Но сегодня они выпили мирно, и Фетисов рассказал Покровскому, что прочел одну книгу про Южный фронт и решил написать письмо автору.
— Я ему не как личность написал, — говорил Фетисов, размахивая вилкой с ломтиком розового сала. — Не как завполикпиникой и так далее. Просто как рядовой читатель…
Потом, усидев пол-литра, они стали вспоминать войну, и хотя об одной войне говорилось, у каждого война была своя и свои воспоминания. Фетисов вспоминал госпиталь, красавицу медсестру Аню, которая предпочла ему раненого лейтенанта без обеих ног. Эту Аню он всегда вспоминал, когда Лиры не было близко. Видно, засела она ему, вроде осколка, где-то около сердца.
Покровский вспоминал друга Мишу, который прошел с ним всю войну и погиб уже в Польше, под Вроцлавом, по-тогдашнему Бреслау. Миша тоже любил петь, и они с ним пели на два голоса:
Не для меня придет весна…
Теперь Покровский запел один и начал плакать. Все это было уже много раз: и медсестра Аня, и друг Миша, и песня, и слезы, но ничего нового и не требовалось. Никто из них и не ждал и не хотел от другого никаких новостей. В повторении одного и того же была для них своя особая ценность.
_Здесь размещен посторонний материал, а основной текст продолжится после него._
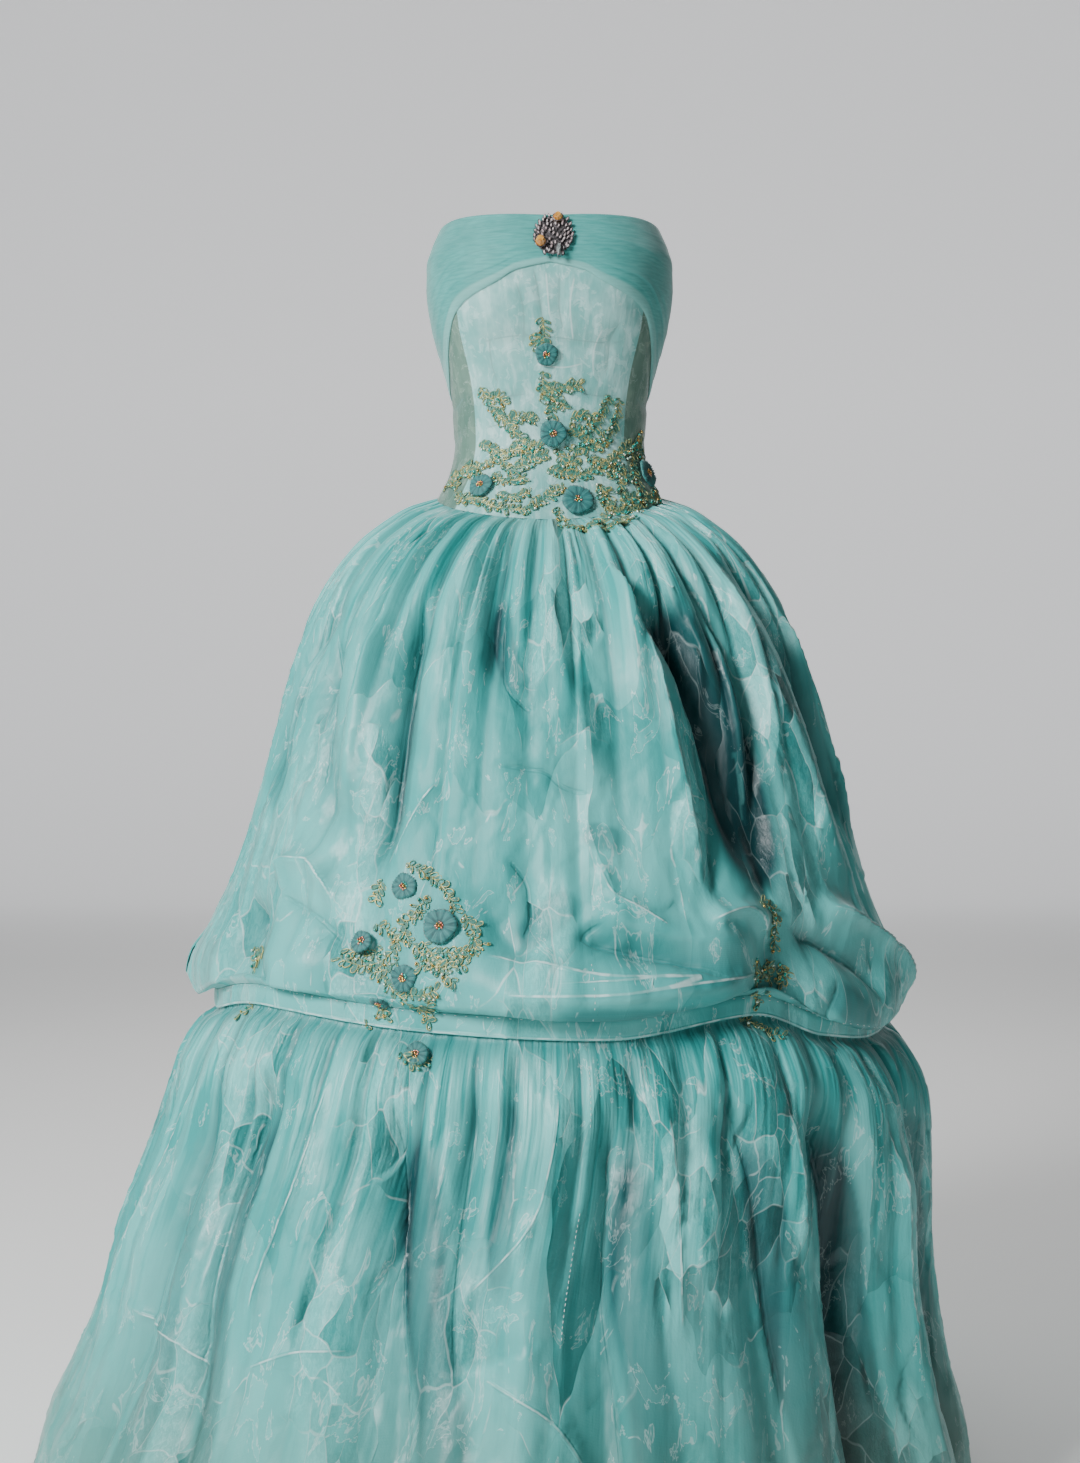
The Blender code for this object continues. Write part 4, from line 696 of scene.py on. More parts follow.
def organzaMaterial(name, tinted):
    look = organzaLook
    material, tree, shader = newMaterial(name)
    weave = nodeIn(tree, "ShaderNodeUVMap", {"uv_map": "cloth"}).outputs[0]
    tall = nodeIn(tree, "ShaderNodeMapping", Rotation=(0., 0., .16), Scale=(1., .42, 1.)).outputs[0]
    streaked = nodeIn(tree, "ShaderNodeMapping", Scale=(1., .05, 1.)).outputs[0]
    for mapping in (tall, streaked):
        wire(tree, weave, mapping.node.inputs[0])
    broad = groupNode(tree, facetGroup, tall, Scale=12., Warp=.07, Line=.011).outputs
    small = groupNode(tree, facetGroup, tall, Scale=46., Warp=.05, Line=.030).outputs
    glint = groupNode(tree, glintGroup, tall, Scale=34., Level=.60).outputs
    lively = span(tree, noise(tree, tall, 9., 2., .5, .6), .52, .60)
    cloudy = noise(tree, weave, 5., 3., .55)
    featherGlint = noise(tree, tall, 260., 4., .7, 1.2)
    fine = attribute(tree, "gathered")
    pleat = noise(tree, streaked, 95., 2., .55, .15)
    # tone: random cloudy and facet tones plus painted highlight from glint milk and feathery glints
    tone = summed(tree, (span(tree, cloudy, .36, .64), .50), (broad["Tone"], .34),
                  (mathNode(tree, "MULTIPLY", span(tree, small["Tone"], 0., 1., -.5, .7), lively), .50),
                  (mathNode(tree, "MULTIPLY", span(tree, featherGlint, .44, .60), lively), .30), (glint["Milk"], .20))
    shaded = mathNode(tree, "MULTIPLY", span(tree, pleat, .50, .36, 0., .65), fine)
    tone = mathNode(tree, "SUBTRACT", tone, shaded, True)
    colour = blendColour(tree, tone, look["mid"], look["pale"])
    # painted shade: the shade bands, the recess shade and dark crease lines, blended toward the shade colour
    shadeBand = mathNode(tree, "MULTIPLY", span(tree, attribute(tree, "shadeBand"), .12, .62), attribute(tree, "shadeBandDark"))
    broken = span(tree, noise(tree, weave, 45., 2., .5), .44, .56)
    crease = mathNode(tree, "MULTIPLY", drawnLine(tree, "crease", 1.5), broken)
    recessShade = mathNode(tree, "MAXIMUM", mathNode(tree, "ADD", shadeBand, attribute(tree, "recessShade"), True),
                      mathNode(tree, "MULTIPLY", crease, .30))
    colour = blendColour(tree, recessShade, colour, look["shadeColour"])
    # painted highlights: bright lines on facet creases, glint rims and fold ridges, fainter in painted shade
    patchy = mathNode(tree, "MULTIPLY", span(tree, noise(tree, weave, 11., 2., .5), .48, .60), broken)
    paintedHighlights = mathNode(tree, "MAXIMUM", mathNode(tree, "MULTIPLY", mathNode(tree, "MULTIPLY", broad["Crease"], patchy), .50),
                    mathNode(tree, "MULTIPLY", mathNode(tree, "MULTIPLY", small["Crease"], lively), .38))
    paintedHighlights = mathNode(tree, "MAXIMUM", paintedHighlights, mathNode(tree, "MULTIPLY", glint["Rim"], .34))
    paintedHighlights = mathNode(tree, "MULTIPLY", paintedHighlights, mathNode(tree, "SUBTRACT", 1., mathNode(tree, "MULTIPLY", recessShade, .6)))
    ridge = mathNode(tree, "MULTIPLY", drawnLine(tree, "ridge", 1.2), span(tree, broken, 0., 1., .18, .55))
    paintedHighlights = mathNode(tree, "MAXIMUM", paintedHighlights, ridge)
    colour = blendColour(tree, paintedHighlights, colour, look["rim"])
    if tinted:
        parts = tree.nodes.new("ShaderNodeSeparateXYZ")
        wire(tree, nodeIn(tree, "ShaderNodeTexCoord").outputs["Object"], parts.inputs[0])
        low = span(tree, parts.outputs[2], tierTint["from"], tierTint["to"], 0., tierTint["most"])
        colour = blendColour(tree, low, colour, tierTint["colour"])
    wire(tree, colour, shader.inputs["Base Color"])
    wire(tree, span(tree, mathNode(tree, "ADD", tone, paintedHighlights, True), 0., 1., .52, .30), shader.inputs["Roughness"])
    shader.inputs["Sheen Weight"].default_value = .12
    shader.inputs["Sheen Roughness"].default_value = .4
    threads = groupNode(tree, weaveGroup, weave, Threads=2600.)
    height = summed(tree, (broad["Tilt"], .50), (mathNode(tree, "MULTIPLY", small["Tilt"], lively), .80),
                    (mathNode(tree, "MULTIPLY", pleat, fine), .0042), (noise(tree, tall, 60., 4., .6, .8), .0009),
                    (mathNode(tree, "MULTIPLY", featherGlint, lively), .0007), (drawnLine(tree, "ridge", 2.6), .0006),
                    (drawnLine(tree, "crease", 3.0), -.0008), (threads.outputs["Height"], .00006))
    bump = nodeIn(tree, "ShaderNodeBump", Strength=1., Distance=1.)
    wire(tree, height, bump.inputs["Height"])
    wire(tree, bump.outputs[0], shader.inputs["Normal"])
    return material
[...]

Когда Покровский ушел от Фетисова, уже совсем стемнело и зажегся фонарь на столбе. В доме больше не пели, а может, уже все улеглись. Он потерял счет времени. Отворив свою калитку, он услышал мирный журчащий звук льющейся воды — это Серафима поливала деревья из шланга, протянутого от колодца.
Молодые, а с ними сын Женька с гармошкой и дочь Любаша пошли побродить по улице. Родственницы ушли на свою половину — завтра им рано подниматься и гнать корову на дальние луга, потому что вблизи все выгорело. В доме тихим детским сном спали три Ларисины девочки — одной два, другой три с половиной, а старшей нет еще пяти. Спала и младшая дочь Покровского семиклассница Люда, сурово осуждавшая пение за столом и тем более гульбу с гармошкой по городу. Она и спала как будто чем-то недовольная. Да, если Любаша будет учительницей, то уж это не меньше как директором школы.
Покровский сел на лавочку возле двери, чувствуя некоторую вину за свой самовольный уход и молчаливый укор в звуке льющейся из шланга воды, и в том, что Серафима, зная, что он пришел, не окликает его и не зовет помогать.